Architecture
Synthetic Data generates realistic synthetic data while preserving relationships between database objects. The architecture is organized around applications, datasets, connectors, and jobs that work together to configure and execute synthetic data generation processes.
Core Components
The following components form the foundation of the Synthetic Data architecture.
Applications
An application represents a business application or database environment for which synthetic data will be generated.
Applications:
-
Store reference and target connectors.
-
Maintain discovered schema information.
-
Store complete metadata about all tables, columns, and relationships present in a single database schema.
-
Provide a foundation for creating datasets.
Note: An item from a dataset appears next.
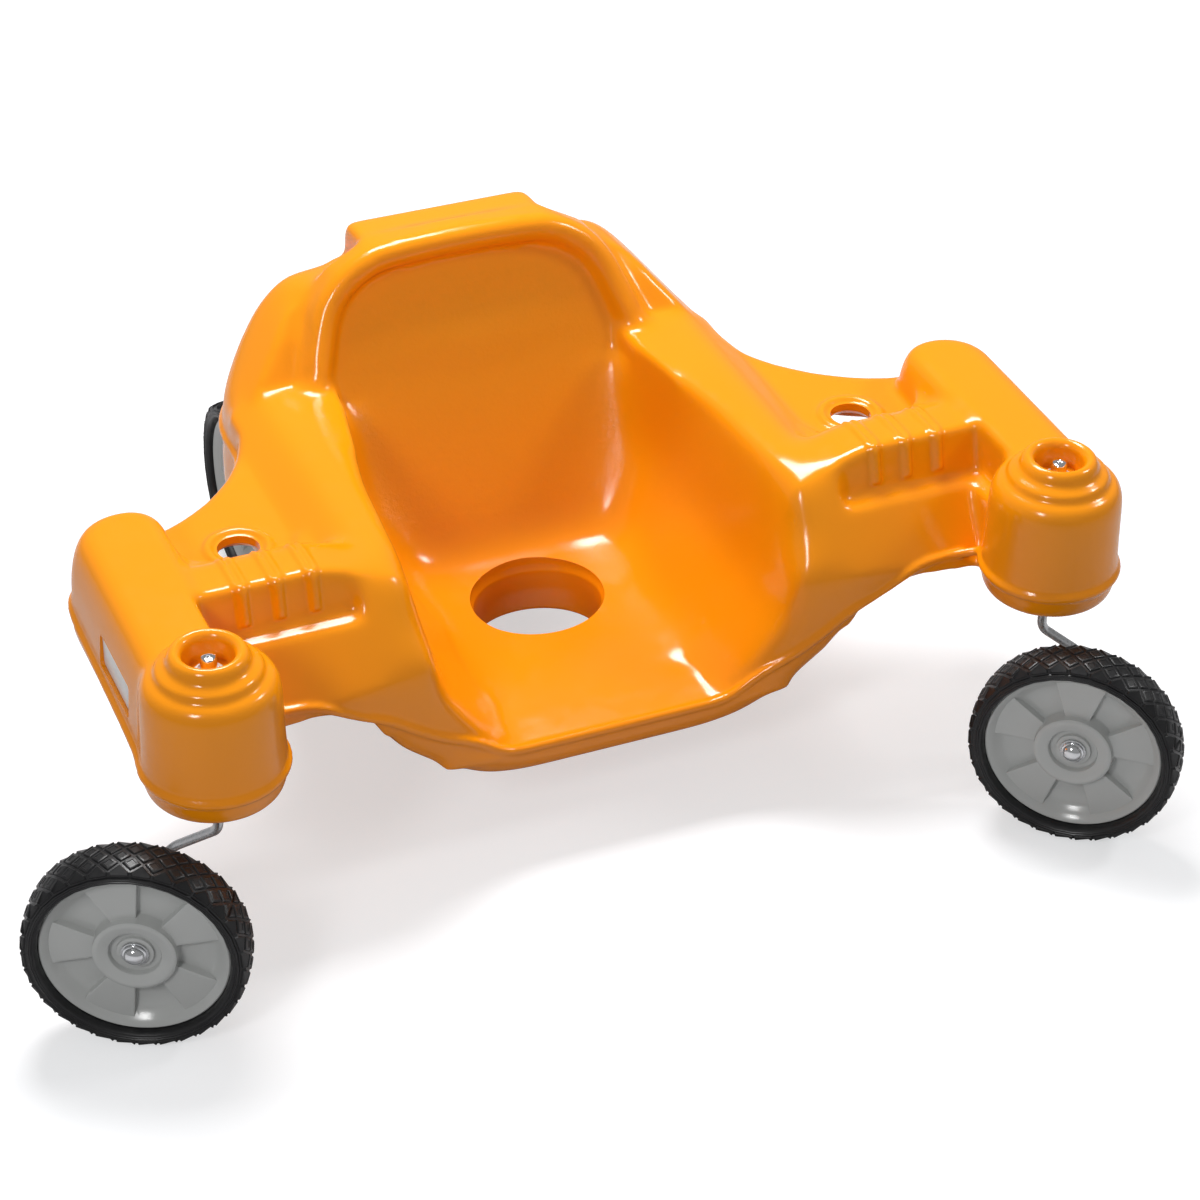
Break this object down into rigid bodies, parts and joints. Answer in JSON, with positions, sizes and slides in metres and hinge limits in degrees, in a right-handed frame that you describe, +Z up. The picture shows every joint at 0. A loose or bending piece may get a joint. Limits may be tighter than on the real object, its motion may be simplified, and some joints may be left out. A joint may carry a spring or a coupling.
{
  "type": "ride-on seat scooter",
  "caption": "Low ride-on: a moulded bucket seat with side grips on two free-swivelling front casters and a fixed rear axle.",
  "frame": {"origin": "on the floor, under the middle of the bounding box as the casters stand in the picture", "axes": "+Z up, -Y the way the rider faces, +X the side right of the middle as seen from the front; the body's own middle plane is x = 0.054"},
  "size_m": [0.9547, 0.7636, 0.3826],
  "materials": {
    "body": "glossy rotomoulded polyethylene, orange",
    "label": "satin white, left bare",
    "hub": "semi-gloss grey moulding",
    "tyre": "matt black",
    "steel": "zinc plated",
    "chrome": "polished",
    "bush": "plain nylon"
  },
  "bodies": {
    "body": {"body_shell": "body", "label_plate": "label", "left_top_bush": "bush", "left_foot_bush": "bush", "left_thrust_washer": "steel", "right_top_bush": "bush", "right_foot_bush": "bush", "right_thrust_washer": "steel", "rear_axle": "steel", "left_axle_bush": "bush", "right_axle_bush": "bush", "rear_left_cap": "chrome", "rear_left_outer_washer": "steel", "rear_left_inner_washer": "steel", "rear_right_cap": "chrome", "rear_right_outer_washer": "steel", "rear_right_inner_washer": "steel"},
    "left_caster": {"left_caster_leg": "steel", "left_kingpin_screw": "chrome", "left_kingpin_washer": "steel", "front_left_cap": "chrome", "front_left_outer_washer": "steel", "front_left_inner_washer": "steel"},
    "right_caster": {"right_caster_leg": "steel", "right_kingpin_screw": "chrome", "right_kingpin_washer": "steel", "front_right_cap": "chrome", "front_right_outer_washer": "steel", "front_right_inner_washer": "steel"},
    "front_left_wheel": {"front_left_tyre": "tyre", "front_left_hub": "hub"},
    "front_right_wheel": {"front_right_tyre": "tyre", "front_right_hub": "hub"},
    "rear_left_wheel": {"rear_left_tyre": "tyre", "rear_left_hub": "hub"},
    "rear_right_wheel": {"rear_right_tyre": "tyre", "rear_right_hub": "hub"}
  },
  "joints": [
    {"name": "left_swivel", "type": "hinge", "parent": "body", "child": "left_caster", "pos_m": [-0.308, -0.214, 0.2], "axis": [0, 0, 1], "continuous": true},
    {"name": "right_swivel", "type": "hinge", "parent": "body", "child": "right_caster", "pos_m": [0.416, -0.214, 0.2], "axis": [0, 0, 1], "continuous": true},
    {"name": "front_left_spin", "type": "hinge", "parent": "left_caster", "child": "front_left_wheel", "pos_m": [-0.39175, -0.26479, 0.089], "axis": [-0.4493, -0.8934, 0], "continuous": true},
    {"name": "front_right_spin", "type": "hinge", "parent": "right_caster", "child": "front_right_wheel", "pos_m": [0.40012, -0.31065, 0.089], "axis": [-0.6613, -0.7501, 0], "continuous": true},
    {"name": "rear_left_spin", "type": "hinge", "parent": "body", "child": "rear_left_wheel", "pos_m": [-0.116, 0.293, 0.089], "axis": [1, 0, 0], "continuous": true},
    {"name": "rear_right_spin", "type": "hinge", "parent": "body", "child": "rear_right_wheel", "pos_m": [0.224, 0.293, 0.089], "axis": [1, 0, 0], "continuous": true}
  ]
}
Each application acts as a central repository for discovery results and generation configurations.
Connectors
Connectors define how Synthetic Data connects to a database.
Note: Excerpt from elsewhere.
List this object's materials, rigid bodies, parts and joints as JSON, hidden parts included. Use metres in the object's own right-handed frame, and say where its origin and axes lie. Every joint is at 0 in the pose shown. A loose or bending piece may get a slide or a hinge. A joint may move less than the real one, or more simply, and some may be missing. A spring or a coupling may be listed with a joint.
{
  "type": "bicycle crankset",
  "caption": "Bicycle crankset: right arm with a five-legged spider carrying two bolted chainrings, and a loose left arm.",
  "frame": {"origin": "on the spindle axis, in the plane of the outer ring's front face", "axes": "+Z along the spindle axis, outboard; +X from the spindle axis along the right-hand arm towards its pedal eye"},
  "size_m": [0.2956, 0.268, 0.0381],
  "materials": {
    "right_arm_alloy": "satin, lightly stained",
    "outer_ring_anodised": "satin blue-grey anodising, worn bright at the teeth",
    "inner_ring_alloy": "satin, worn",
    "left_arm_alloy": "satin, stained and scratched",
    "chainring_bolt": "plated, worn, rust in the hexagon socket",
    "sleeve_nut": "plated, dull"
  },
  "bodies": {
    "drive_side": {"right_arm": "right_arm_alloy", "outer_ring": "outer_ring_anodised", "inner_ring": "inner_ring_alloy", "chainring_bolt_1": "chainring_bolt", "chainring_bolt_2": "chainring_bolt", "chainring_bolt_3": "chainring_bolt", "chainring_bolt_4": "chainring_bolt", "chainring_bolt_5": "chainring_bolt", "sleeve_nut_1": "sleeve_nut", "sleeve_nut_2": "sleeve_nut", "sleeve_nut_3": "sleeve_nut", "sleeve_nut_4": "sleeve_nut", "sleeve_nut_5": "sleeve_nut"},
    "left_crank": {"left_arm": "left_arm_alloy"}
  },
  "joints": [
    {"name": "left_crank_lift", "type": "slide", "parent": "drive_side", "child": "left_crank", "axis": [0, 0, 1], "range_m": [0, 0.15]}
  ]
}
Two connector types are supported:
-
Reference connectors – Used to discover schema metadata and analyze source structures. Reference connectors provide read access to the source environment to support data discovery and generation configuration.
-
Target connectors – Used as destinations for generated synthetic data. Marking a connector as a target connector allows Synthetic Data to write generated records to the database and, when configured, delete existing records before data generation.
A connector can serve as a reference connector, a target connector, or both.
Datasets
Datasets define the scope of data to be generated. A dataset is created from an application and contains a subset of the application's schema objects that are relevant to a testing scenario.
Datasets can include the following:
-
Selected tables from the application schema
-
Relationships between the selected tables
-
Generation configurations that control how synthetic data is produced
-
Data volume settings that determine the amount of data to generate
Multiple datasets can be created from the same application to support different testing requirements.
Generator Algorithms
Generator algorithms define how Synthetic Data creates values for columns. Synthetic Data supports multiple generator frameworks, each representing a different approach to synthetic data generation, such as generating values from seed lists, patterns, or other generation strategies.
A generator instance is a configured implementation of a generator framework that defines the specific behavior used during data generation. For example, a seed-list generator framework might have one instance configured with a list of common first names and another instance configured with a list of city names.
Synthetic Data includes a set of globally available generator instances that can be used across datasets. Additional generator instances can be created and configured to support organization-specific requirements.
Within a dataset, generator instances can be assigned to individual columns to control how synthetic values are generated. Synthetic Data automatically assigns default generator instances based on discovered metadata and profiling results, but users can review and modify these assignments as needed.
Generator algorithms help ensure that generated data is realistic, consistent, and appropriate for each column.
Jobs
A job generates synthetic data by executing a dataset against one or more target databases.
A job references the following:
-
The dataset to generate
-
One or more reference connector and target connector mappings
A job defines the following:
-
Execution parameters that control how the job runs
-
Optional overrides for data volume settings defined in the dataset
Jobs enable you to reuse the same dataset with different target environments and execution configurations.
Data generation workflow
Synthetic Data follows a multi-step workflow to generate synthetic data.
1. Create an application
You create an application and associate one or more reference and target connectors.
2. Discover metadata
Synthetic Data analyzes the schemas available through the reference connectors and collects information about:
-
Tables
-
Columns
-
Relationships
-
Constraints
During discovery, Synthetic Data also evaluates the discovered metadata and profiling information to assign default generator instances to columns.
The discovered metadata and generator assignments are stored within the application.
3. Configure data generation
You create a dataset from the application and select the tables required for a testing scenario.
Generation rules, generator assignments, relationships, and data volume settings can be reviewed and adjusted as needed.
4. Generate synthetic data
You create and run jobs based on a dataset.
During execution, Synthetic Data:
-
Preserves referential integrity
-
Generates realistic synthetic values
-
Maintains relationships between related tables
-
Writes generated data to the selected target database